Il massimo del deserto lo abbiamo raggiunto nella zona del Mar Morto, che chimicamente sempre di più muore, in cui va a sfociare quel fiumiciattolo del Giordano, ove si battezzò un giovane ebreo inconsapevole origine di un poderoso meccanismo di potere, anzi del più poderoso (due turisti in camicione lo imitavano: full immersion), anch’esso sempre più inquinato e inquinante.

Ma il massimo della desertificazione umana l’abbiamo trovata non molto più in là nell’accampamento di beduini ritenuto illegale e distrutto dai bulldozer israeliani, rioccupato dai beduini con figli, figlioletti, e animali (dominante puzza di merda!), coperture di latta e tendami in paesaggio allucinante di baracchi distrutte – e senz’acqua! che comprano a caro prezzo e gli fan storie per queste piccole autobotti da trattore che vengono sempre fermate e poi ad libitum militare rilasciate – lo abbiam visto.

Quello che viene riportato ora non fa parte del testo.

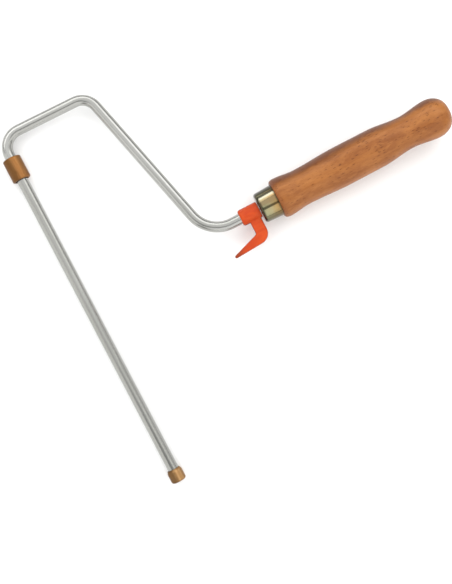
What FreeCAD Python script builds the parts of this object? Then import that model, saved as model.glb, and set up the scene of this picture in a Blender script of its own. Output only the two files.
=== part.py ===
"""Paint roller frame: a bent steel rod with two free-turning bushes that carry the roller cover,
a turned wooden handle with a drawn ferrule, and a swivelling hook for the rim of a bucket.

Units are millimetres.  +X runs along the handle towards its butt, +Y runs along the roller spindle
towards the bend, +Z is square to the plane of the frame.  The origin is the centre of the
footprint on the surface that the frame lies on.
"""
import FreeCAD, Part
import math
import os

V = FreeCAD.Vector

# ---- driving dimensions: rod ----
rod_d = 8.0                  # drawn wire, plated
spindle_length = 261.8       # bend-side face of the inner bush to the closed end of the tip bush
spindle_offset = 16.0        # handle axis to the middle of the spindle
crank_width = 69.2           # spindle axis to the corner over the sloping run
crank_fall = 1.4             # how far the crank drops between its two corners
neck_start = 100.9           # spindle axis to the corner where the rod meets the handle axis
spindle_bend_r = 13.4        # bend radii on the rod's centreline
crank_bend_r = 13.0
neck_bend_r = 24.0
bend_gap = 2.7               # straight rod between the inner bush and the first bend
neck_straight = 6.5          # straight rod between the last bend and the hook
tang_depth = 76.0            # how far the rod reaches behind the ferrule's front face
tang_flat_length = 14.0      # coined end that keeps the rod from turning in the wood
tang_spread = 1.3            # width of the coined end as a share of the rod's diameter
tang_squeeze = 0.65          # its thickness, the same way
tang_point_length = 6.0
tang_point_width = 1.2
rod_end_chamfer = 0.8

# ---- driving dimensions: bushes and their snap rings ----
inner_bush_wall = 2.75       # rod to the outside of the bush
inner_bush_length = 17.2
inner_bush_round = 1.0       # radius of both outer rims
tip_bush_wall = 1.6          # rod to the outside of the bush
tip_bush_length = 9.8
tip_bush_end = 1.5           # thickness of the closed end
tip_bush_lead_length = 2.0   # cone round the mouth
tip_bush_lead_depth = 0.9
tip_bush_round = 1.6         # radius of the outer rim at the closed end
ring_wire_d = 0.9
ring_groove_depth = 0.35
ring_opening = 3.0           # gap between the two ends of a ring
counterbore_depth = 2.0
running_clearance = 0.05     # radial, between a turning piece and the rod
axial_clearance = 0.15       # end float of a turning piece
groove_clearance = 0.05      # each side of a ring in its groove
ring_clearance = 0.4         # radial, between a ring and the recess that turns round it

# ---- driving dimensions: hook ----
collar_wall = 2.1            # rod to the outside of the collar
collar_length = 15.0
collar_round = 1.8
hook_gap = 0.4               # between the hook's collar and the ferrule
hook_thickness = 5.2
stem_width = 8.6
stem_setback = 1.4           # ferrule end of the collar to the back of the stem
hook_drop = 22.9             # rod axis to the lower edge of the beak at its heel
beak_reach = 31.1            # ferrule end of the collar to the tip of the beak
beak_root_height = 7.8       # height of the beak where it leaves the stem
beak_tip_fall = 1.3          # how far the lower edge drops on its way to the tip
beak_tip_height = 2.1
heel_round = 8.0             # outside radius where the stem turns into the beak
throat_round = 1.6           # inside radius of the throat
hook_edge_round = 0.7

# ---- driving dimensions: ferrule ----
ferrule_length = 14.2
ferrule_front_d = 22.6
ferrule_taper = 1.2          # how much wider it is where it meets the handle
ferrule_wall = 0.8
ferrule_rim_round = 2.2
ferrule_hole_clearance = 0.2

# ---- driving dimensions: handle ----
handle_length = 139.4        # face that meets the ferrule to the butt
shoulder_d = 29.8
shoulder_setback = 4.4       # front face to the widest round of the shoulder
shoulder_face_d = 26.4
front_waist_d = 26.9
front_waist_setback = 20.0
belly_d = 29.4
belly_front_share = 0.377    # where the belly is fullest, as a share of the handle's length
belly_rear_share = 0.569     # how far back it stays nearly as full
belly_rear_d = 29.1
rear_waist_d = 24.5
rear_waist_to_butt = 34.4
knob_d = 29.1
knob_to_butt = 13.4
butt_flat_d = 12.0           # the nearly flat middle of the rounded butt
butt_crown = 0.9             # how far that middle stands proud of its rim
tenon_chamfer = 1.0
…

E il massimo della resistenza, abbiamo incontrato fra quei beduini, secondo il motto spesso ripetuto: ESISTERE E’ RESISTERE e viceversa: resistere è esistere. Una vita al limite e pure sempre riafferrata coi denti in cui la riaffermazione della mera sopravvivenza strappata giorno per giorno e la dignità umana fan tutt’uno.

Certo, non basta. E lo sanno. Perciò parlano volentieri, incontrano volentieri chi viene da fuori con atteggiamento di solidarietà e ascolto.

E’ ovvio che a me venga in mente il motto del mio filosofo preferito: una disperata speranza. Così esco dal libro.